Exercise directions: Return the lines where the word "scene" occurs.

Information shown:
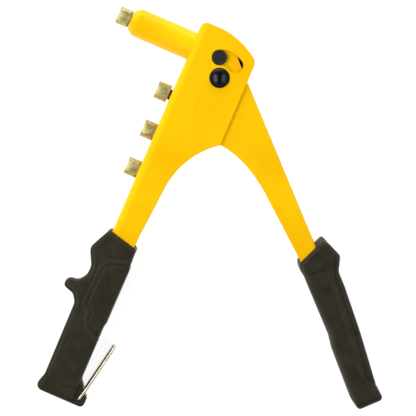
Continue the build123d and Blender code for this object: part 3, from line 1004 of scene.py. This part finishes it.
leverGripShape = {
    "voxel": 0.46,
    "pocketX": (1.4, 13.6),
    "pocketZ": 8.0,
    "pocketEnd": -197,
    "mouth": {"rim": ((-1.6, -123.4), (20.0, -112.0)), "reach": 7, "fullAt": 6, "near": 1.6, "far": 0.9},
    "ridge": {
        "width": 1.1,
        "depth": 0.45,
        "grooveShade": 0.75,
        "lowest": 2,
        "points": [
            (21.4, -125.5),
            (20.2, -129.5),
            (17.0, -137.0),
            (16.7, -144.0),
            (14.6, -173.0),
            (11.2, -203.0),
            (9.6, -212.0),
        ],
    },
    "bulge": {
        "width": 3.0,
        "depth": -0.35,
        "ridgeHighlight": 0.14,
        "lowest": 2,
        "points": [(15.0, -134.0), (14.6, -146.0), (12.5, -173.0), (9.4, -199.0)],
    },
    "edgeLine": {
        "width": 0.85,
        "depth": -0.2,
        "ridgeHighlight": 0.9,
        "lowest": 4,
        "points": [
            (0.6, -121.0),
            (1.2, -129.0),
            (1.0, -167.0),
            (-0.3, -175.0),
            (-1.4, -202.0),
            (-0.9, -212.5),
        ],
    },
    "crossLine": {
        "width": 0.9,
        "depth": 0.22,
        "grooveShade": 0.5,
        "lowest": 2,
        "points": [(-3.0, -129.2), (22.0, -129.8)],
    },
    "crack": {
        "width": 0.8,
        "depth": 0.35,
        "grooveShade": 0.9,
        "lowest": 2,
        "points": [(14.6, -205.6), (11.4, -199.5), (10.6, -188.0)],
    },
    "collar": {
        "width": 0.8,
        "depth": -0.12,
        "ridgeHighlight": 0.35,
        "points": [(-3.0, -122.2), (6.0, -119.6), (13.0, -116.6), (22.0, -114.2)],
    },
}


def makeLeverGrip():
    shape, place = leverGripShape, handleSpace(leverTurn)
    bm, tones = sleeveOf("lever_grip", place, shape["voxel"])

    def inPocket(co):
        left, right = shape["pocketX"]
        return left < co.x < right and abs(co.z) < shape["pocketZ"] and co.y > shape["pocketEnd"]

    skin = [vert for vert in bm.verts if not inPocket(vert.co)]
    for line in ("ridge", "bulge"):
        cutGroove(skin, tones, shape[line])
    bm.normal_update()
    for line in ("edgeLine", "crossLine", "crack", "collar"):
        cutGroove(skin, tones, shape[line])
    tiltMouth(bm, shape["mouth"])
    bmesh.ops.transform(bm, matrix=place, verts=bm.verts)
    addPiece(
        bm, "leverGripMolded", [gripPlastic], "lever", "lever_grip", sharpAngle=60
    )


makeFixedGrip()
makeLeverGrip()


latchShape = {
    "tilt": 10.8,
    "length": 37.9,
    "wireRadius": 0.9,
    "leg": 11.9,
    "tip": 8.4,
    "runStart": 6.0,
    "runEnd": 3.0,
    "bend": 2.0,
    "endBend": 1.2,
    "eyeBend": 1.1,
    "nearJog": -1.8,
    "farJog": 1.2,
}


# The corners of a path rounded by arcs of the given radii.
def roundedPath(points, radii, steps=8):
    path = [points[0]]
    for before, corner, after, radius in zip(points, points[1:], points[2:], radii):
        back = (before - corner).normalized()
        onward = (after - corner).normalized()
        half = back.angle(onward) / 2
        center = corner + (back + onward).normalized() * (radius / sin(half))
        start = corner + back * (radius / tan(half))
        stop = corner + onward * (radius / tan(half))
        for step in range(steps + 1):
            share = step / steps
            path.append(center + (start - center).slerp(stop - center, share))
    return path + [points[-1]]


def makeLatch():
    shape = latchShape
    along = Vector((sin(radians(shape["tilt"])), cos(radians(shape["tilt"])), 0))
    beside = Vector((-along.y, along.x, 0))
    up = Vector((0, 0, 1))

    def placeOn(reach, jog, height):
        return latchEye + along * reach + beside * jog + up * height

    end, leg, tip = shape["length"], shape["leg"], shape["tip"]
    start, stop = shape["runStart"], end - shape["runEnd"]
    near, far = shape["nearJog"], shape["farJog"]
    points = [
        placeOn(0, 0, tip),
        placeOn(0, 0, leg),
        placeOn(start, near, leg),
        placeOn(stop, near, leg),
        placeOn(end, 0, leg),
        placeOn(end, 0, -leg),
        placeOn(stop, far, -leg),
        placeOn(start, far, -leg),
        placeOn(0, 0, -leg),
        placeOn(0, 0, -tip),
    ]
    bends = [shape[key] for key in ("eyeBend", "bend", "bend", "endBend")]
    path = roundedPath(points, bends + bends[::-1])
    curve = bpy.data.curves.new("latchPath", "CURVE")
    curve.dimensions = "3D"
    curve.bevel_depth = shape["wireRadius"]
    curve.bevel_resolution = 6
    curve.use_fill_caps = True
    spline = curve.splines.new("POLY")
    spline.points.add(len(path) - 1)
    for point, place in zip(spline.points, path):
        point.co = (*place, 1)
    rough = bpy.data.objects.new("latchPath", curve)
    bpy.context.scene.collection.objects.link(rough)
    view = bpy.context.evaluated_depsgraph_get()
    wire = bpy.data.meshes.new_from_object(rough.evaluated_get(view))
    bpy.data.objects.remove(rough)
    bm = bmesh.new()
    bm.from_mesh(wire)
    bmesh.ops.remove_doubles(bm, verts=bm.verts, dist=0.001)
    addPiece(bm, "wireLatchBent", [brightWire], "latch", "wire_latch", sharpAngle=50)


makeLatch()


# The working parts inside keep their CAD shape.
innerFinishes = {
    "barrel_nut": turnedSteel,
    "pivot_spacer": turnedSteel,
    "pull_head": turnedSteel,
    "jaw_case": turnedSteel,
    "jaw_pusher": hardSteel,
    "jaw_1": hardSteel,
    "jaw_2": hardSteel,
    "jaw_3": hardSteel,
}
for node, finish in innerFinishes.items():
    mesh = nodes[node].data
    mesh.materials.clear()
    mesh.materials.append(finish)
print("inner parts finished")


# How far in from each end of a spring its end places are taken.
springEnds = {"return_spring": 1.2, "jaw_spring": 0.7}


# A spring stays one piece on no body, baked where it stands; the places of its two ends are worked out but
# not used.
def makeSpring(name, node, axis):
    start = Vector((pivot.x, pivot.y, 0)) if axis == 2 else Vector((0, 0, 0))
    end = start.copy()
    start[axis] = lowOf(node)[axis] + springEnds[node]
    end[axis] = highOf(node)[axis] - springEnds[node]
    bm = copyOfNode(node, flatten=False)
    spring = addPiece(bm, name, [springSteel], None, node, sharpAngle=40)
    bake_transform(spring)


makeSpring("returnSpringWound", "return_spring", 2)
makeSpring("jawSpringWound", "jaw_spring", 0)


stageValues = {
    "floorSize": 6.0,
    "floorGap": 0.0004,
    "floorColor": (0.5, 0.5, 0.5),
    "floorGlow": 0.78,
    "skyTop": 0.04,
    "skyRim": 0.55,
    "skyFade": (0.35, 0.9),
    "cameraHeight": 2.4,
    "viewWidth": 0.2496,
    "centerX": 0.0952,
    "centerY": -0.0854,
    "right": (0.918, 0.3955, 0),  # the way that is level in the camera's view
}
lightBoxes = {
    "keyBox": {"right": -0.2, "up": 1.1, "height": 0.16, "size": (1.5, 0.3), "power": 9.0},
    "leftBox": {"right": -0.66, "up": 0, "height": 1.0, "size": (1.3, 0.6), "power": 9.4},
    "rightBox": {"right": 0.66, "up": 0, "height": 1.0, "size": (1.3, 0.6), "power": 5.6},
}


def viewAxes():
    right = Vector(stageValues["right"]).normalized()
    return right, Vector((-right.y, right.x, 0))


def makeStage():
    values = stageValues
    bm = bmesh.new()
    bmesh.ops.create_grid(bm, x_segments=1, y_segments=1, size=values["floorSize"] / 2)
    low = cadBox[0][2] - values["floorGap"]
    bmesh.ops.translate(bm, vec=(values["centerX"], values["centerY"], low), verts=bm.verts)
    mesh = bpy.data.meshes.new("floor")
    bm.to_mesh(mesh)
    bm.free()
    floor = bpy.data.objects.new("floor", mesh)
    material, shader = newMaterial("palePaper", values["floorColor"], 0.9, specular=0.1)
    shader.inputs["Emission Color"].default_value = (1, 1, 1, 1)
    shader.inputs["Emission Strength"].default_value = values["floorGlow"]
    mesh.materials.append(material)
    bpy.context.scene.collection.objects.link(floor)


def addSoftbox(name, place, target):
    values = lightBoxes[name]
    light = bpy.data.lights.new(name, "AREA")
    light.shape = "RECTANGLE"
    light.size, light.size_y = values["size"]
    light.energy = values["power"]
    lamp = bpy.data.objects.new(name, light)
    lamp.location = place
    lamp.rotation_mode = "QUATERNION"
    lamp.rotation_quaternion = (target - place).to_track_quat("-Z", "Y")
    bpy.context.scene.collection.objects.link(lamp)


# A room that is bright round the rim and dark overhead, so that black gloss stays black.
def makeWorld():
    values = stageValues
    world = bpy.data.worlds.new("studio")
    world.use_nodes = True
    tree = world.node_tree
    background = tree.nodes["Background"]
    background.inputs["Color"].default_value = (1, 1, 1, 1)
    place = tree.nodes.new("ShaderNodeTexCoord")
    parts = tree.nodes.new("ShaderNodeSeparateXYZ")
    fade = tree.nodes.new("ShaderNodeMapRange")
    fade.interpolation_type = "SMOOTHSTEP"
    fade.inputs["From Min"].default_value, fade.inputs["From Max"].default_value = values["skyFade"]
    fade.inputs["To Min"].default_value = values["skyRim"]
    fade.inputs["To Max"].default_value = values["skyTop"]
    tree.links.new(place.outputs["Generated"], parts.inputs["Vector"])
    tree.links.new(parts.outputs["Z"], fade.inputs["Value"])
    tree.links.new(fade.outputs["Result"], background.inputs["Strength"])
    bpy.context.scene.world = world


def makeLights():
    right, upward = viewAxes()
    center = Vector((stageValues["centerX"], stageValues["centerY"], 0))
    for name, box in lightBoxes.items():
        shift = upward * box["up"] + right * box["right"] + Vector((0, 0, box["height"]))
        addSoftbox(name, center + shift, center)


def makeCamera():
    values = stageValues
    lens = bpy.data.cameras.new("camera")
    lens.sensor_width = 36
    lens.lens = 36 * values["cameraHeight"] / values["viewWidth"]
    camera = bpy.data.objects.new("camera", lens)
    right, upward = viewAxes()
    turn = Matrix((right, upward, Vector((0, 0, 1)))).transposed()
    camera.matrix_world = (
        Matrix.Translation((values["centerX"], values["centerY"], values["cameraHeight"]))
        @ turn.to_4x4()
    )
    bpy.context.scene.collection.objects.link(camera)
    bpy.context.scene.camera = camera


makeStage()
makeWorld()
makeLights()
makeCamera()
bpy.context.scene.view_settings.view_transform = "Standard"
print("stage, lights and camera set")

Reply to the task:
Continue the build123d and Blender code for this object: part 3, from line 1004 of scene.py. This part finishes it.
    bpy.context.scene.collection.objects.link(rough)
    bpy.context.scene.collection.objects.link(floor)
    bpy.context.scene.collection.objects.link(lamp)
    bpy.context.scene.world = world
    bpy.context.scene.collection.objects.link(camera)
    bpy.context.scene.camera = camera
bpy.context.scene.view_settings.view_transform = "Standard"